Architecture is rarely thought as it is built. The drawing, the rendering, the model — these stand in for the building, and what gets called design is what happens before the labour begins. The premise of Production Studies is that this displacement is not innocent. To bracket production from the architectural object is to lose its conditions of possibility, and with them, the political character of the form.
This network is opening with a wager. The wager is that the worksite, the materials, the supply chains, and the social relations of construction are not background conditions for design — they are what design actually consists of, distributed across many hands and many sites. From here, our editorial work begins.
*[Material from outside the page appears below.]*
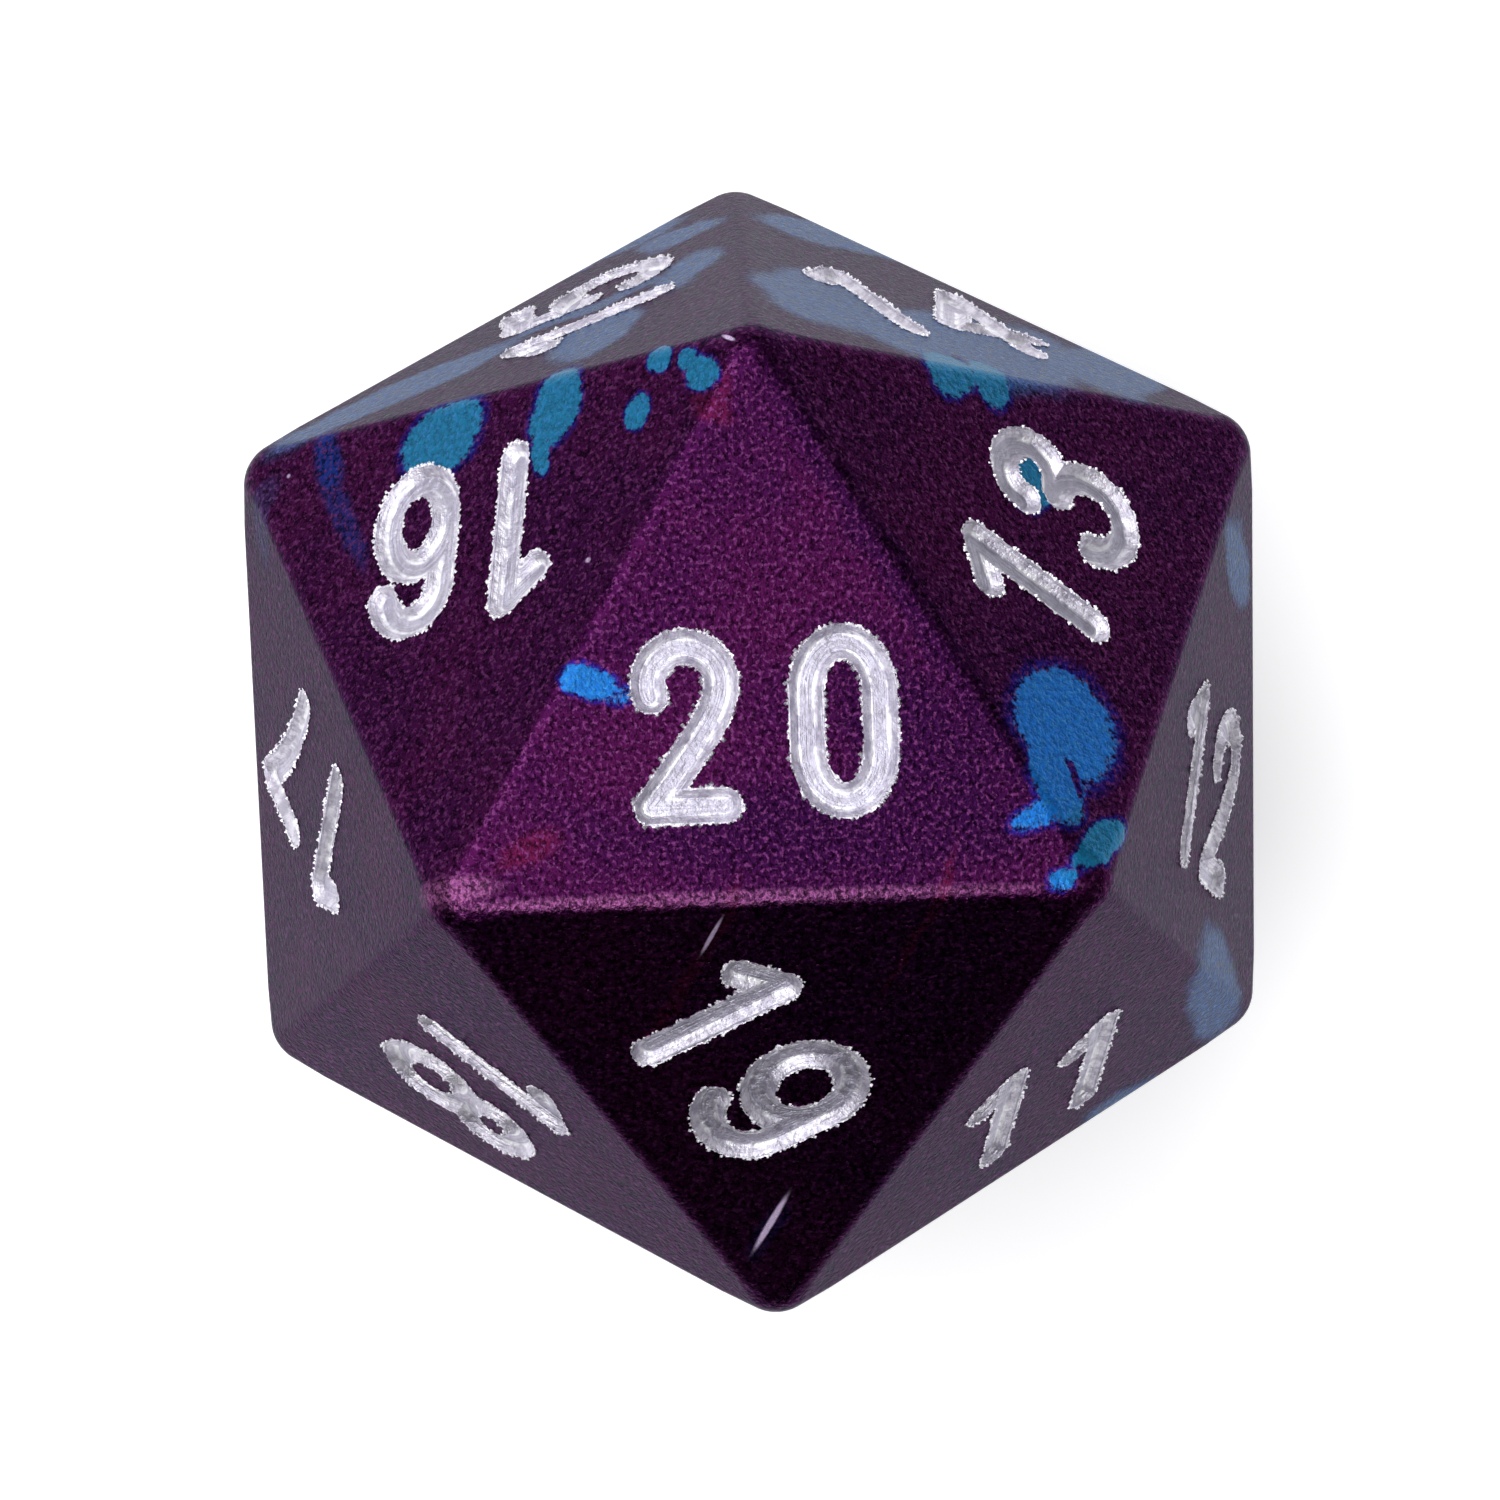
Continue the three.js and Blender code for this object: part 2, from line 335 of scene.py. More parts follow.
def crossings(outline):
    """The points that an outline passes more than once."""
    points, times = np.unique(outline[:, 0], return_counts=True)
    return points[times > 1]


def region(distance_of, low, high, step):
    """A flat mesh of the points where distance_of is under 0. Grid points near the outline
    are moved on to it. Returns points, faces and the outline's edges."""
    xs = np.arange(low[0] - step, high[0] + 2 * step, step)
    ys = np.arange(low[1] - step, high[1] + 2 * step, step)
    points = np.stack(np.meshgrid(xs, ys, indexing="ij"), axis=-1).reshape(-1, 2)
    gap, way = distance_of(points)
    near = np.abs(gap) < step / 2
    for _ in range(2):
        points[near] -= way[near] * gap[near][:, None]
        gap[near], way[near] = distance_of(points[near])
    inside = near | (gap < 0)
    k = np.arange(len(points)).reshape(len(xs), len(ys))
    cells = np.stack([k[:-1, :-1], k[1:, :-1], k[1:, 1:], k[:-1, 1:]], axis=-1).reshape(-1, 4)
    kept = inside[cells]
    corners_in = kept.sum(axis=1)
    quads = cells[corners_in == 4]
    halves = cells[corners_in == 3][kept[corners_in == 3]].reshape(-1, 3)
    faces = [quads, halves]
    outline = outline_of(faces, len(points))
    while len(crossings(outline)):
        faces = [f[~np.isin(f, crossings(outline)).any(axis=1)] for f in faces]
        outline = outline_of(faces, len(points))
    used = np.unique(np.concatenate([f.ravel() for f in faces]))
    quads, halves = (np.searchsorted(used, f) for f in faces)
    return points[used], quads.tolist() + halves.tolist(), np.searchsorted(used, outline)


def groove_height(distance):
    """Height over the face of the cut surface, at a distance from the centreline."""
    slope = GROOVE_DEPTH / (GROOVE_HALF_WIDTH - FLOOR_HALF_WIDTH)
    wall = (distance - GROOVE_HALF_WIDTH) * slope
    return np.clip(wall, -GROOVE_DEPTH, 0)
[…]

What the next year looks like
Over the next twelve months we will publish twelve issues of the newsletter, each anchored by an essay and a working-group dispatch. Subgroups (Her Know How, Production Pedagogies, and others as they take shape) will run their own session calendars and contribute reports. The events page consolidates everything in one calendar. The first issue lands in two weeks.
If you want to write, propose a session, host a reading group, or argue with an article — the contact page is the door.




4 responses to “Toward a field of Production Studies”
Strong opening. The phrase “design as command” does a lot of work here — worth a longer essay on its own. Will the network commission one?
I would push back, gently, on the framing of “displacement” — it suggests something was once present and got moved. Many architectural cultures never had labour at the centre of their self-understanding. The displacement is constitutive, not a recent slip.
Reading from a UK site office. The vocabulary in this piece is academic, but the diagnosis is recognisable. We see this gap every day on tender drawings vs. what gets built. Glad to see something written that takes that gap seriously.